7/31/2001 3:51:54 PM

Hello, there John deLaubenfels, and please let me warmly thank you for
taking such an interest in my piece, and encourage you to post your
retunings -- yes, including the one in 12-tET <grin>, a standard lute
tuning from around 1545 or 1550 on.

My first guess might be that your impression of the music as "rather
jarring to my ear horizontally, at times" could be a very understandable
reaction not to the small adaptive JI adjustments (~5.38 cents), but to
the enharmonic diesis or fifthtone shifts of 128:125, or about 41.06 cents
-- 1/31 octave in the almost identical 31-tET model you mention, or about
38.71 cents.

This can be startling to listeners in the 16th century or 21st
century, definitely "xenharmonic," and something that got Vicentino
very mixed reviews.

Vincenzo Galilei, for example, a noted lutenist and theorist who wasn't at
all afraid to take on the musical establishment of the time (much like his
son, the astronomer Galileo, with the science establishment), concluded
that "the enharmonic diesis is contrary to the nature of singing and
disproportionate with our sense of hearing."

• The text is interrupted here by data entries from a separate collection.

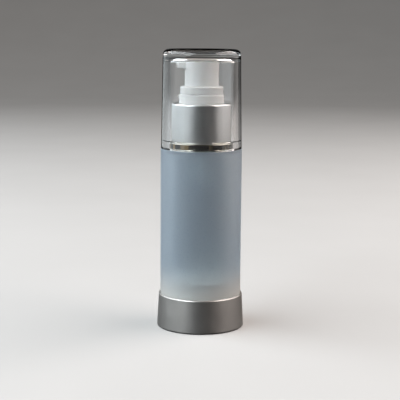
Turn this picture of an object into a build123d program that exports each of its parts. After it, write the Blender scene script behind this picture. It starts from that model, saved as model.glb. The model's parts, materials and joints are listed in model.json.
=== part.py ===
"""Airless foundation bottle: a frosted tube, a spring pump with a side-spout head, a clear overcap.

The axis of the bottle is +Z and the origin is the centre of the face it stands on. The spout
points along -X. All lengths are millimetres. The pieces come in the order in which a bench
would hold them: the base, the tube, the closure, the pump engine, the head and the overcap.
"""

import os

from build123d import *

os.makedirs("parts", exist_ok=True)

# ---------------------------------------------------------------- driving dimensions

fit_gap = 0.05  # radial gap of pieces that are pressed or snapped together

# the frosted tube and its threaded neck
tube_radius = 16.5
tube_wall = 1.8
tube_bottom = 2.35
shoulder_z = 73.4
shoulder_thickness = 1.6
neck_radius = 8.9
neck_wall = 1.4
neck_top = 86.0

# the screw thread, a right-hand one
thread_pitch = 3.0
thread_turns = 1.5
thread_height = 0.95
thread_root_width = 1.7
thread_crest_width = 0.8
thread_embed = 0.2  # how far a thread runs into the wall that carries it
neck_thread_z = 77.6  # middle of the neck thread where it starts

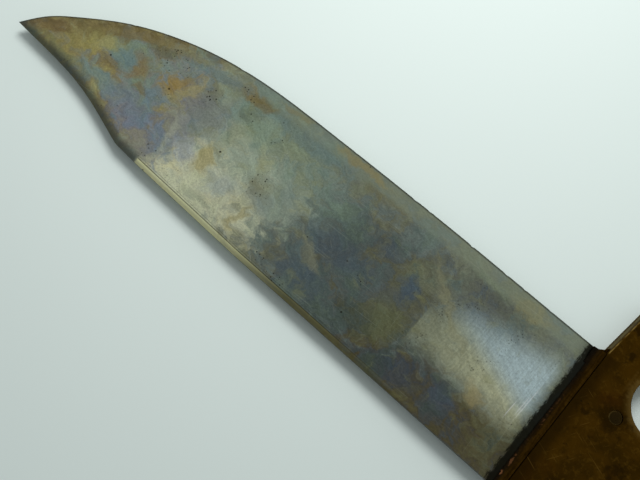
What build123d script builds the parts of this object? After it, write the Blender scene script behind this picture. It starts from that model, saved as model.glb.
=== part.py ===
"""Knuckle-hilted clip-point knife: a ground steel blade whose tang is riveted between two brass plates.

The drawing is laid out from the line where the blade meets the brass: x runs to the tip, y runs to the
spine and the cutting edge is at -y. The knife lies flat on its lower brass plate. The model's origin is
under the middle of its bounding box, on the surface that the knife rests on, so every sketch plane
carries the same shift from the drawing to the model.
"""

import math
import os

from build123d import *

os.makedirs("parts", exist_ok=True)

# Layers of the hilt, from the surface that the knife rests on
BLADE_T = 3.6
PLATE_T = 2.4
CORE_Z = PLATE_T
CORE_TOP = CORE_Z + BLADE_T
MID_Z = CORE_Z + BLADE_T / 2
HILT_T = BLADE_T + 2 * PLATE_T

# Blade outline: cutting edge from heel to tip, then the concave clip back to the spine
SPINE_Y = 29.05
EDGE_Y = -28.3
TIP = (232.8, 17.4)
BELLY = [(48, EDGE_Y), (90, -27.75), (120, -27), (147, -25.5), (165, -22.7), (185, -16.9), (205, -7.4),
         (218, 1.5), (227, 9.2)]
CLIP = [(220, 18), (205, 19.1), (190, 21.8), (180, 24.7)]
CLIP_TOP = (171, 27.45)
CLIP_END = (161, 27.95)
SPINE_START_X = 112.0

# Blade grinds
DISTAL_TAPER = 0.6
EDGE_BEVEL = 7.0
EDGE_LAND = 0.3
SWAGE_WIDTH = 4.2
SWAGE_LAND = 1.2
CHAMFER_WIDTH = 1.9
CHAMFER_DROP = 0.9
CHAMFER_FULL_X = 62.0
CHAMFER_FADE_X = 20.0

# Tang: as wide as the palm bar, with the full width of the blade let in up to its shoulder
SHOULDER_X = -8.0
TANG_Y = -7.0

# Hilt outline
FRONT_X = -4.4
EAR = [(-7.2, -54.0), (-15.0, -54.0), (-25.0, -43.0)]
EAR_CORNER_R = 3.5
PALM = [(-119.0, 14.5), (-88.0, 23.5), (-53.0, 20.0), (-28.0, 23.0)]
PALM_START = (-11.0, SPINE_Y)
HOLE_R = 10.7
HOLE_COUNT = 4
HOLE_PITCH = 26.0
FIRST_HOLE = (-28.85, -25.7)
RING_R = 19.6
SCALLOP_R = 4.0
BUTT_TURN_Y = -6.0
PLATE_EASE = 0.5

# Braze along the front of the hilt, and in the notch at the blade's heel
BRAZE_TOE_X = -0.2
BRAZE_SAG = 0.25
BEAD_REACH = 3.4
BEAD_DROP = 3.2
BEAD_SAG = 0.5

# Rivets: large ones through the web and the palm bar, small ones between the finger rings
HILT_RIVET_R = 2.4
HILT_RIVETS = [(-18.3, -13.4), (-18.3, 17.0), (-49.0, 6.0), (-82.0, 8.0), (-114.0, 4.0)]
RING_RIVET_R = 1.8
RING_RIVET_Y = -39.0

HOLES = [(FIRST_HOLE[0] - HOLE_PITCH * i, FIRST_HOLE[1]) for i in range(HOLE_COUNT)]
RING_RIVETS = [(hole[0] - HOLE_PITCH / 2, RING_RIVET_Y) for hole in HOLES[:-1]]
BUTT_X = HOLES[-1][0] - RING_R
SHIFT_X = (TIP[0] + BUTT_X) / 2
SHIFT_Y = (SPINE_Y + EAR[0][1]) / 2
OUTSIDE = 50.0
PAST = 1.0


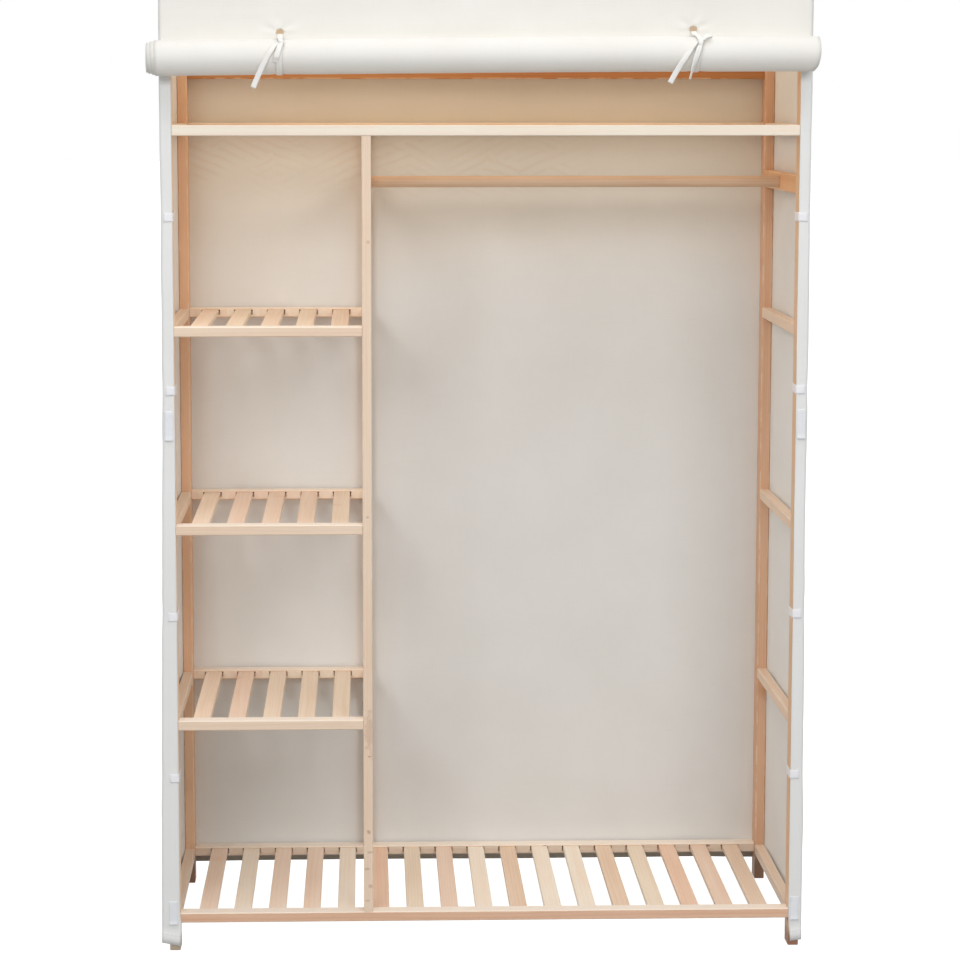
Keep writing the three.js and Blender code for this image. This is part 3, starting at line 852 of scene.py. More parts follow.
def apply_modifiers(piece):
    """Makes a piece's modifiers final in its mesh."""
    graph = bpy.context.evaluated_depsgraph_get()
    mesh = bpy.data.meshes.new_from_object(piece.evaluated_get(graph))
    piece.modifiers.clear()
    piece.data = mesh


def cloth_piece(name, columns, rows, place, size, material, hem_share=0.0):
    """A cloth panel with a doubled hem along its first rows."""
    bm, shares = sheet_mesh(columns, rows, place, size)
    bm.verts.index_update()
    single = 1 / HEM_LAYERS
    layers = {vert.index: 1.0 if share[1] <= hem_share else single for vert, share in shares.items()}
    piece = make_piece(name, bm, material)
    thicken(piece, CLOTH * HEM_LAYERS, layers)
    return piece


def dress(piece, body, slot, *nodes):
    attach(piece, body)
    if nodes:
        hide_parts(*nodes)
    return piece


# Cover
PANEL_HEIGHT = hem_high.z - BACK_HEM


def hem_rows(height, steps):
    """Rows of a panel, with two close together where its hem ends."""
    share = HEM_HEIGHT / height
    return lattice([(share, 2), (share + HEM_STEP / height, 1), (1.0, steps)]), share


def back_slack(x, z):
    """How far the back panel stands off the frame."""
    edge = smooth((post_low.x - abs(x)) / 0.12)
    top = smooth((hem_high.z - z) / 0.12)
    tall = wave(4.2 * x + 1.7, 0.55 * z, 3.1)
    slant = wave(3.0 * x - 2.1 * z, 1.3 * x + 1.0 * z, 8.4)
    small = wave(11 * x, 4.5 * z, 5.5)
    free = 0.0042 + 0.0036 * tall + 0.0030 * slant + 0.0009 * small
    hem = 0.0035 * smooth((0.20 - z) / 0.18) * wave(3.4 * x, 0.3, 1.9)
    return max(0.0, free * edge * top + hem * edge)


def back_panel():
    rows, share = hem_rows(PANEL_HEIGHT, 96)
    columns = lattice([(1.0, 84)])

    def place(across, up):
        x = (2 * across - 1) * SIDE_X
        z = BACK_HEM + up * PANEL_HEIGHT
        return Vector((x, BACK_Y + back_slack(x, z), z))

    size = (2 * SIDE_X, PANEL_HEIGHT)
    sides = [canvas(name, "xzy", SHADED_BACK_CANVAS, hem_row=HEM_HEIGHT - STITCH_INSET,
                    shaded_below=BACK_HEM + HEM_HEIGHT, shaded_top_tints=shaded_top_tints)
             for name, shaded_top_tints in (("back_panel_inside", PAINTED_WARM_TOP_TINTS), ("back_panel_outside", None))]
    piece = cloth_piece("back_panel", columns, rows, place, size, sides[0], share)
    piece.data.materials.append(sides[1])
    piece.modifiers["thickness"].material_offset = 1
    dress(piece, "frame", "canvas", "cover_back")


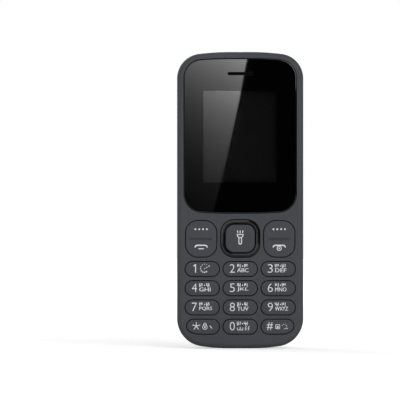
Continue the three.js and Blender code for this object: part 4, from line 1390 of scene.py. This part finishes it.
@dataclass
class Keypad(KeyGroup):
    """The number keys and the two soft keys, with their printing and a painted groove shade on each soft
    key.
    """

    digit_x: float = -3.0
    digit_z: float = 0.22
    digit_width: float = 1.95
    digit_height: float = 3.25
    digit_weight: float = -0.012
    hash_x: float = -2.9
    hash_size: Point = (2.3, 3.0)
    star_x: float = -2.55
    star_reach: float = 1.55
    star_arms: int = 5
    letters_low: float = -1.2
    letters_height: float = 1.5
    letters_left: float = -1.15
    letters_weight: float = 0.035
    three_letters: float = 4.3
    four_letters: float = 4.9
    strike_lift: float = 0.004
    marks_low: float = 0.5
    marks_high: float = 1.85
    marks_inset: float = 0.1
    group_pitch: float = 2.65
    tick_pitch: float = 0.52
    tick_unit: float = 0.2
    tick_lean: float = 0.12
    dot_inset: float = 2.05
    dot_radius: float = 0.25
    pen: float = 0.3
    fine_pen: float = 0.245
    # The painted groove shade across each soft key: its half length and its width
    groove_shade_reach: float = 3.8
    groove_shade_width: float = 1.0

    # Where the marks of the keys without letters are, from the key's middle
    arc_place: Point = (0.9, 0.15)
    padlock_place: Point = (0.75, 0.2)
    card_place: Point = (0.1, 0.0)
    space_place: Point = (1.2, -0.7)

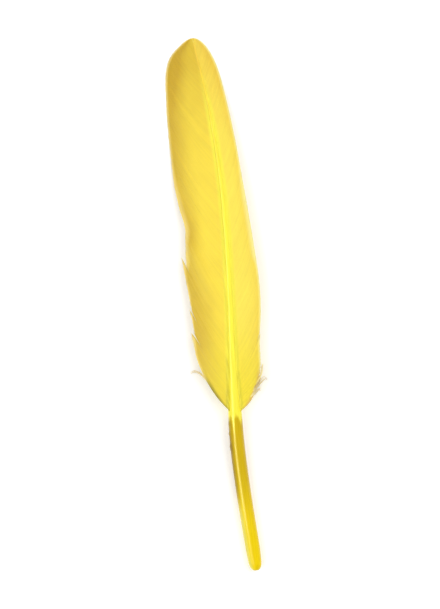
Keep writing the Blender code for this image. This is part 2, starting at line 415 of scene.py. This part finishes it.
# Beside a split or a seam: how far the barbs part, over how long a stretch of them they part or
# flare, and how wide and strong the painted shadow in the crease is.
SPLIT_PARTING, SPLIT_STRETCH, FLARE_STRETCH, SEAM_STRETCH = 0.2, 1.4, 0.9, 1.2
SPLIT_SHADOW_WIDTH, SEAM_SHADOW_WIDTH, SEAM_SHADOW_STRENGTH = 0.35, 0.25, 0.4


def unit(vectors):
    """Vectors of length one."""
    return vectors / np.linalg.norm(vectors, axis=-1, keepdims=True)


def vane_height(x, y):
    """Height of the vanes' middle: level with the shaft's upper part, and sloping to the table."""
    middle, height = shaft_middle(y)
    seat = VANE_SEAT * np.maximum(curve_through(SHAFT_RADIUS, y) - VANE_THICKNESS / 2, 0)
    line = height + seat - VANE_CAMBER * (x - middle) ** 2
    return rests_on(VANE_THICKNESS / 2, line, GROUND_BLEND)


def edge_distance(vane, y, last=1.0):
    """How far a vane's edge is from the shaft's middle, rounded off over the last of its length."""
    into_tip = np.clip((y - vane["tip_start"]) / (FEATHER_LENGTH - vane["tip_start"]), 0, last)
    return curve_through(vane["widths"], y) * np.sqrt(1 - into_tip ** TIP_ROUNDING)


def barb_place(vane, root, out):
    """The point on the barb that leaves the shaft at root, a share of the way out to the edge."""
    tip_y = curve_through(vane["reaches"], root)
    tip_x = shaft_middle(tip_y)[0] + vane["side"] * edge_distance(vane, tip_y)
    bowed = 2 * (1 - out) * out
    root_x = shaft_middle(root)[0]
    x = root_x + (tip_x - root_x) * (bowed * BARB_BOW_OUT + out ** 2)
    return x, root + (tip_y - root) * (bowed * BARB_BOW_AHEAD + out ** 2)


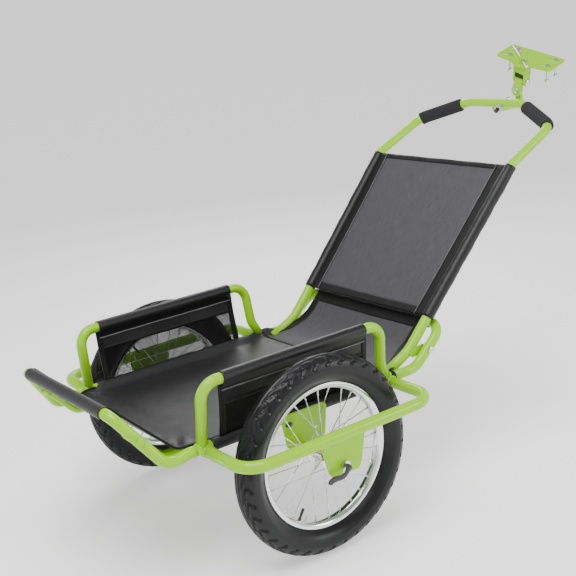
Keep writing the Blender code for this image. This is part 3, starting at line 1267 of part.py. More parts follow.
def set_origin_under_middle():
    """Moves the whole trailer so that the origin lies on the floor under its middle."""
    bpy.context.view_layer.update()
    graph = bpy.context.evaluated_depsgraph_get()
    corners = []
    for part in PARTS.objects:
        if part.type == "MESH":
            shown = part.evaluated_get(graph)
            corners += [shown.matrix_world @ Vector(corner) for corner in shown.bound_box]
    low = Vector([min(corner[axis] for corner in corners) for axis in range(3)])
    high = Vector([max(corner[axis] for corner in corners) for axis in range(3)])
    ROOT.location = (-(low.x + high.x) / 2, -(low.y + high.y) / 2, -low.z)


build_lip_and_loop()
for side_name, side_sign in SIDES.items():
    build_side_frame(side_name, side_sign)
    build_axle_group(side_name, side_sign)
    build_wheel(side_name, side_sign)
    build_quick_release(side_name, side_sign)
    build_walls(side_name, side_sign)
build_bed()
build_sling()
build_tongue()
build_plunger()
build_hitch()
build_stand()
set_origin_under_middle()
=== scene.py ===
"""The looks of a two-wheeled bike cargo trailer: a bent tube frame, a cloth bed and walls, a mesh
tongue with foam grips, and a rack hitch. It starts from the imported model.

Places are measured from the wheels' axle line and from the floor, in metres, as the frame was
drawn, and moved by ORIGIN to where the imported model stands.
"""

from math import atan2, cos, hypot, pi, radians, sin, tan

import bpy
import numpy as np
from mathutils import Matrix, Vector


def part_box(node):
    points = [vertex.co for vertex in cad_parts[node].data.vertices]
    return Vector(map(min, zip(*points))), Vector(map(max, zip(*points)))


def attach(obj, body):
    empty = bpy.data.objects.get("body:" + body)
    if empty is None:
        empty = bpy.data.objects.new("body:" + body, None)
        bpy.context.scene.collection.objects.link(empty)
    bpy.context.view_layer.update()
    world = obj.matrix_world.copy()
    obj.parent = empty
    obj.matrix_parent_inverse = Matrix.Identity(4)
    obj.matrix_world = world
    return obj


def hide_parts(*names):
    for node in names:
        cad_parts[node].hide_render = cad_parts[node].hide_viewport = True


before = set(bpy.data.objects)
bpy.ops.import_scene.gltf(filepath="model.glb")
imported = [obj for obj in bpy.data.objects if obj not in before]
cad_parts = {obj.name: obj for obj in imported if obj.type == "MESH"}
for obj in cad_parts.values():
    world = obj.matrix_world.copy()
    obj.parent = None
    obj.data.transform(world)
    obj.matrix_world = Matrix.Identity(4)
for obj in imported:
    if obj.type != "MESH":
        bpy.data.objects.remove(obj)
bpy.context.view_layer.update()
tyre_low, tyre_high = (np.array(corner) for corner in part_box("tyre_left"))
WHEEL_RADIUS = 0.203
ORIGIN = np.array([(tyre_low[0] + tyre_high[0]) / 2, 0.0, (tyre_low[2] + tyre_high[2]) / 2 - WHEEL_RADIUS])


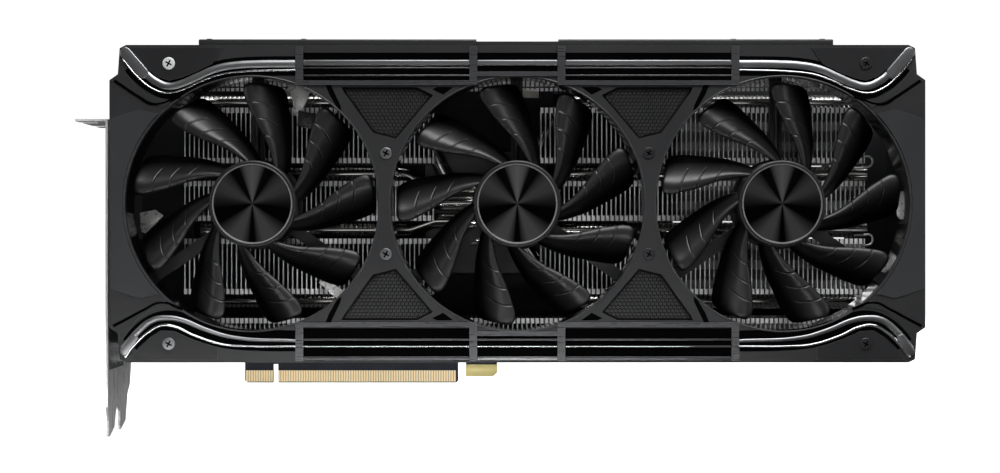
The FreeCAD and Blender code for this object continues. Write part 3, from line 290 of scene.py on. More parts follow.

Vicentino, interestingly, gives performers the option of ignoring his
fifthtone shifts, something which would permit his enharmonic pieces
to be played on usual 12-note meantone keyboards without the extra
notes a fifthtone apart.

Here's a link to my score, where the fifthtone steps are indicated by
an asterisk (*) raising a note by 128:125 in 1/4-comma meantone, or by
1/31 octave in 31-tET.

</makemicromusic/topicId_62.html#143>

If you're reducing the piece to 12-tET before doing the adaptive
retuning, then I suspect that in effect you're doing just what
Vicentino discusses: converting an enharmonic piece with fifthtone
inflections to one with more familiar diatonic and chromatic steps.

In fact, quite apart from the adaptive tuning or adaptive JI aspects,
this kind of playing around with different versions could be a great
way to let people try out what Renaissance or Xeno-Renaissance music
is all about. We could have versions of the same piece with or without
fifthtone shifts or progressions, and with or without adaptive tuning
or JI as opposed to usual meantone or 31-tET.

Please post those retunings, and thank you for a dialogue through
words and music which brings together 16th-century and 21st-century
approaches to adaptive tuning and JI.